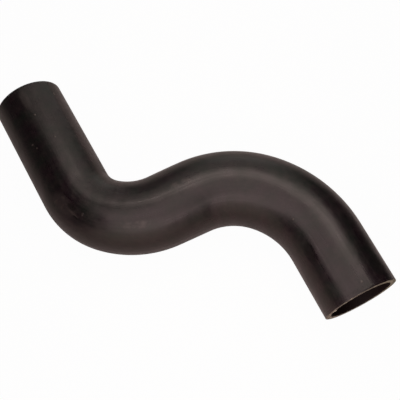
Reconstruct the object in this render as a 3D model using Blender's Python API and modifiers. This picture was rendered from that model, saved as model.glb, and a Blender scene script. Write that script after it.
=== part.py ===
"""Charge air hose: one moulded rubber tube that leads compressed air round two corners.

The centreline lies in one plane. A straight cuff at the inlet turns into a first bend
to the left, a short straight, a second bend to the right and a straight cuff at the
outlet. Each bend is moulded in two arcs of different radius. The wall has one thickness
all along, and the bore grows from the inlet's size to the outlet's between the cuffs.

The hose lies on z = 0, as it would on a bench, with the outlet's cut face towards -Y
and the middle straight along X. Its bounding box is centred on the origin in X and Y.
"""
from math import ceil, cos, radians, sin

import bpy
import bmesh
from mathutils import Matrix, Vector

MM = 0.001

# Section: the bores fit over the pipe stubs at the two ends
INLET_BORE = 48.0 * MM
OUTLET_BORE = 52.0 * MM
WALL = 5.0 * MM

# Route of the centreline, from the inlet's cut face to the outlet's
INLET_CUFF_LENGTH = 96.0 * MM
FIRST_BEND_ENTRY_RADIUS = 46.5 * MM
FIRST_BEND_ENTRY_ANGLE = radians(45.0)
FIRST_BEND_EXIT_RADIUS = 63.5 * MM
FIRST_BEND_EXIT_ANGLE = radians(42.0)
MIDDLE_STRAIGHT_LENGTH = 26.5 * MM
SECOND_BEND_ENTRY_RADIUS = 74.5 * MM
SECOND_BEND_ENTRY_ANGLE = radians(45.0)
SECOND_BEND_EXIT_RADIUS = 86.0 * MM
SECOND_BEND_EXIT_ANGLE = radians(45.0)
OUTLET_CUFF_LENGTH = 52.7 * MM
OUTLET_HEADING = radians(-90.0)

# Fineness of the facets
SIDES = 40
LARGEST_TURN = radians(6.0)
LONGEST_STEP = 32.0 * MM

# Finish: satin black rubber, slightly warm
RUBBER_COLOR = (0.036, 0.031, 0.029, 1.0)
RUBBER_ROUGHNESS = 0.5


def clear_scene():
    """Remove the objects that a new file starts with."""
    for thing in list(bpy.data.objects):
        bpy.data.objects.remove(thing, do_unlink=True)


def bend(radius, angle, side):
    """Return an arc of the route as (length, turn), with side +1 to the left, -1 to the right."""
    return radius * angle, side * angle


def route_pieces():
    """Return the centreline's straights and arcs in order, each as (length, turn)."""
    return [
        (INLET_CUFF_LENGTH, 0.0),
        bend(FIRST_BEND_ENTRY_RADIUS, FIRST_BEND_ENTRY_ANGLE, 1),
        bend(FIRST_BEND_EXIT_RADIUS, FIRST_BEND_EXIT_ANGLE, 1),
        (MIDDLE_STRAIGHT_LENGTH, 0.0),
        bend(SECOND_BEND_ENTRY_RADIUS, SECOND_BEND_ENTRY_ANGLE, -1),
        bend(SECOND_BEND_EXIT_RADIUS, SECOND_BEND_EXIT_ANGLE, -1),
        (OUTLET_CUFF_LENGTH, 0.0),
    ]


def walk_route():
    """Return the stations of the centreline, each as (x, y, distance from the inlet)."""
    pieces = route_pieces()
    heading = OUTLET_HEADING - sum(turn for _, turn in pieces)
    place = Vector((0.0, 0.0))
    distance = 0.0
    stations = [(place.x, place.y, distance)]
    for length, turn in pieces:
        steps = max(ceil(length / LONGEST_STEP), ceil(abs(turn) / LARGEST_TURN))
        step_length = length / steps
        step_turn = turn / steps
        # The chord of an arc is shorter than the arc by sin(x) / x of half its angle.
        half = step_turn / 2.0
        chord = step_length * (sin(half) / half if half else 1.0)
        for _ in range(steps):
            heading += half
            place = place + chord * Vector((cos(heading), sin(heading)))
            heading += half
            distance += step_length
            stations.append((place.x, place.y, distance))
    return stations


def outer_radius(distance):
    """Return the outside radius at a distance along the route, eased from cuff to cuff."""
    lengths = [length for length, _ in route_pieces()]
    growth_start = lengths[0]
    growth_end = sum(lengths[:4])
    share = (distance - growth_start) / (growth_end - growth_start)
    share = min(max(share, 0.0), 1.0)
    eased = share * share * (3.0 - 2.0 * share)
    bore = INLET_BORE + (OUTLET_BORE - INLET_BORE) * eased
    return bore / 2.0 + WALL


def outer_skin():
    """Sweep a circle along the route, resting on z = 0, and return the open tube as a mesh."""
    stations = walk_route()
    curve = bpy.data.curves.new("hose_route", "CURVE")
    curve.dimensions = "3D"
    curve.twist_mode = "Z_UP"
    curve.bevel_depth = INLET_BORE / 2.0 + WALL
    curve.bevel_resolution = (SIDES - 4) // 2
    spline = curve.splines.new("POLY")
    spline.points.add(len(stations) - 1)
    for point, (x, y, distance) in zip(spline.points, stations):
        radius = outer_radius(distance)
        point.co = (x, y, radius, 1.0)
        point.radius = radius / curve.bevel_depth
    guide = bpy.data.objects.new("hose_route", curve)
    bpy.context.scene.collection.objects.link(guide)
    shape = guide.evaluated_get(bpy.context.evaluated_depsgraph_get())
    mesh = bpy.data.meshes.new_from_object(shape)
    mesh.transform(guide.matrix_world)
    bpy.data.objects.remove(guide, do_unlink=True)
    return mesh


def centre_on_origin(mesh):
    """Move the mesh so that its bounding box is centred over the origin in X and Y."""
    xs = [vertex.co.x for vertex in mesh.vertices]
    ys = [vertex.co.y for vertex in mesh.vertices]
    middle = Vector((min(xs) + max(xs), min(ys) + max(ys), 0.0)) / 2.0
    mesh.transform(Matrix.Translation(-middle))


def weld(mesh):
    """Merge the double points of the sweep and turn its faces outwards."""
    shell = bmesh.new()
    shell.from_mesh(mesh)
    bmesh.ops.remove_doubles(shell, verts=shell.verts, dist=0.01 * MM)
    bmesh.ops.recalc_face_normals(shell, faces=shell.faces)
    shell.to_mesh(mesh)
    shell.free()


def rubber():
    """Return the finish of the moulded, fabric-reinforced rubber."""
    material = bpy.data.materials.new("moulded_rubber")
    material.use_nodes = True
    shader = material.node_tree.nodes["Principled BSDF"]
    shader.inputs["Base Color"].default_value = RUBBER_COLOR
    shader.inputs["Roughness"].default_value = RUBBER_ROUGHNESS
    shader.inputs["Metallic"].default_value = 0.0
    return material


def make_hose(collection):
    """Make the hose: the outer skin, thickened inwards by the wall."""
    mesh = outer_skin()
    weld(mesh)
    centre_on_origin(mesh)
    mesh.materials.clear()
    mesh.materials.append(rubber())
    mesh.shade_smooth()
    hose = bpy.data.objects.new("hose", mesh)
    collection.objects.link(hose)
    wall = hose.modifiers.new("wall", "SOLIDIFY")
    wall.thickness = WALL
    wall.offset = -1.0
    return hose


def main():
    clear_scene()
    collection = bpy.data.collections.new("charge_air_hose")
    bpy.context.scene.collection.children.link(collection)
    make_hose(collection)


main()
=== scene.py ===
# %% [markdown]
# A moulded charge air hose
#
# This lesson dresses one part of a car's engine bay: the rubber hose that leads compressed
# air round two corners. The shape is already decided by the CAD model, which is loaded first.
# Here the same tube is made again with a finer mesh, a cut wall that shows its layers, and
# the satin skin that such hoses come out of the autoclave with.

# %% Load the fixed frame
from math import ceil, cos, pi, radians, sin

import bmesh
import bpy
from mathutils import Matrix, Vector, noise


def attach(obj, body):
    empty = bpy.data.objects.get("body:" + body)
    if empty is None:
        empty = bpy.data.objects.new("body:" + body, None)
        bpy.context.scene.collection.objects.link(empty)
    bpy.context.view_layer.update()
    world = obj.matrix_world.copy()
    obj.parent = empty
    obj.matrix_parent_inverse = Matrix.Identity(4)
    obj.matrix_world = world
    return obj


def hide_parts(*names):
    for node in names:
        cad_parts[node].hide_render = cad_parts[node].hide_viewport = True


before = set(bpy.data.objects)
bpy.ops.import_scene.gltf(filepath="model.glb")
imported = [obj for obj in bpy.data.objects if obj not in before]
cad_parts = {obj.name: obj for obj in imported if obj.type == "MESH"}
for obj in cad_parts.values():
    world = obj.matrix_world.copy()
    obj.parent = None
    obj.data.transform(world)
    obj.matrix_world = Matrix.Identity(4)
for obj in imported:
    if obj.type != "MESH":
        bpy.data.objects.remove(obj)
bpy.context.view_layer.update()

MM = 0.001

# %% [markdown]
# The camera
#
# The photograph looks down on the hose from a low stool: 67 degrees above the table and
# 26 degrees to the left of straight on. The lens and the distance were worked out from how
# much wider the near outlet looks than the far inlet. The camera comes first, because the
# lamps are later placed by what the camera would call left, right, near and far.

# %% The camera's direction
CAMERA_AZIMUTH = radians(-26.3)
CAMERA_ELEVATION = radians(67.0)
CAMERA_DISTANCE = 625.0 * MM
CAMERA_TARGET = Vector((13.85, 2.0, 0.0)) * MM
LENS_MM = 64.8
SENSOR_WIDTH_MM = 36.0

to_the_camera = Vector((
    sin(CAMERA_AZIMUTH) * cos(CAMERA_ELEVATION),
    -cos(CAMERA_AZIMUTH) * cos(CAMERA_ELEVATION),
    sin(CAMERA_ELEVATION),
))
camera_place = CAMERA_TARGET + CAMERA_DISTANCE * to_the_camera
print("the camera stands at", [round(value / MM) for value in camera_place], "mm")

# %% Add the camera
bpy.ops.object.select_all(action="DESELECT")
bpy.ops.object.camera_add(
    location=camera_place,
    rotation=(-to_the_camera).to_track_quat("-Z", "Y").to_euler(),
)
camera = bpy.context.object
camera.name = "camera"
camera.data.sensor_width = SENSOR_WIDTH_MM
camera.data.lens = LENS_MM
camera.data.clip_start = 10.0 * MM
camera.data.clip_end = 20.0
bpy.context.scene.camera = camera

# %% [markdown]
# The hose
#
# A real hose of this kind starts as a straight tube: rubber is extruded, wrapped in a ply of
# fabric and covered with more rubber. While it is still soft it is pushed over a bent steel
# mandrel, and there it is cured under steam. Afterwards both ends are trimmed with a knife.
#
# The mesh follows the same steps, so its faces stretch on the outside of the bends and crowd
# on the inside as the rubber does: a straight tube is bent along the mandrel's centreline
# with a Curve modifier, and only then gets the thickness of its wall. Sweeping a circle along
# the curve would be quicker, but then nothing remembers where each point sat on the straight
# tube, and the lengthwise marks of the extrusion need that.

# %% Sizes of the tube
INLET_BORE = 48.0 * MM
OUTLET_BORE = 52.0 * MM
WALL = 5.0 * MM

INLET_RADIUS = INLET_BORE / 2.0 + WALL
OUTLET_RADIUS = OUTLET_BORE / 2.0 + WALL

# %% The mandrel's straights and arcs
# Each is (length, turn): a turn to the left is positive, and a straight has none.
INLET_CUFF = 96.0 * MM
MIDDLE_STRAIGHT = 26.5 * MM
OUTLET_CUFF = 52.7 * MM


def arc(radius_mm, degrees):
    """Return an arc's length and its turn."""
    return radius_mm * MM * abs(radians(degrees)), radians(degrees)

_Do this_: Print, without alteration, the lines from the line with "mesh = outer_skin()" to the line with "imported = [obj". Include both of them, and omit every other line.

_In response_:
    mesh = outer_skin()
    weld(mesh)
    centre_on_origin(mesh)
    mesh.materials.clear()
    mesh.materials.append(rubber())
    mesh.shade_smooth()
    hose = bpy.data.objects.new("hose", mesh)
    collection.objects.link(hose)
    wall = hose.modifiers.new("wall", "SOLIDIFY")
    wall.thickness = WALL
    wall.offset = -1.0
    return hose


def main():
    clear_scene()
    collection = bpy.data.collections.new("charge_air_hose")
    bpy.context.scene.collection.children.link(collection)
    make_hose(collection)


main()
=== scene.py ===
# %% [markdown]
# A moulded charge air hose
#
# This lesson dresses one part of a car's engine bay: the rubber hose that leads compressed
# air round two corners. The shape is already decided by the CAD model, which is loaded first.
# Here the same tube is made again with a finer mesh, a cut wall that shows its layers, and
# the satin skin that such hoses come out of the autoclave with.

# %% Load the fixed frame
from math import ceil, cos, pi, radians, sin

import bmesh
import bpy
from mathutils import Matrix, Vector, noise


def attach(obj, body):
    empty = bpy.data.objects.get("body:" + body)
    if empty is None:
        empty = bpy.data.objects.new("body:" + body, None)
        bpy.context.scene.collection.objects.link(empty)
    bpy.context.view_layer.update()
    world = obj.matrix_world.copy()
    obj.parent = empty
    obj.matrix_parent_inverse = Matrix.Identity(4)
    obj.matrix_world = world
    return obj


def hide_parts(*names):
    for node in names:
        cad_parts[node].hide_render = cad_parts[node].hide_viewport = True


before = set(bpy.data.objects)
bpy.ops.import_scene.gltf(filepath="model.glb")
imported = [obj for obj in bpy.data.objects if obj not in before]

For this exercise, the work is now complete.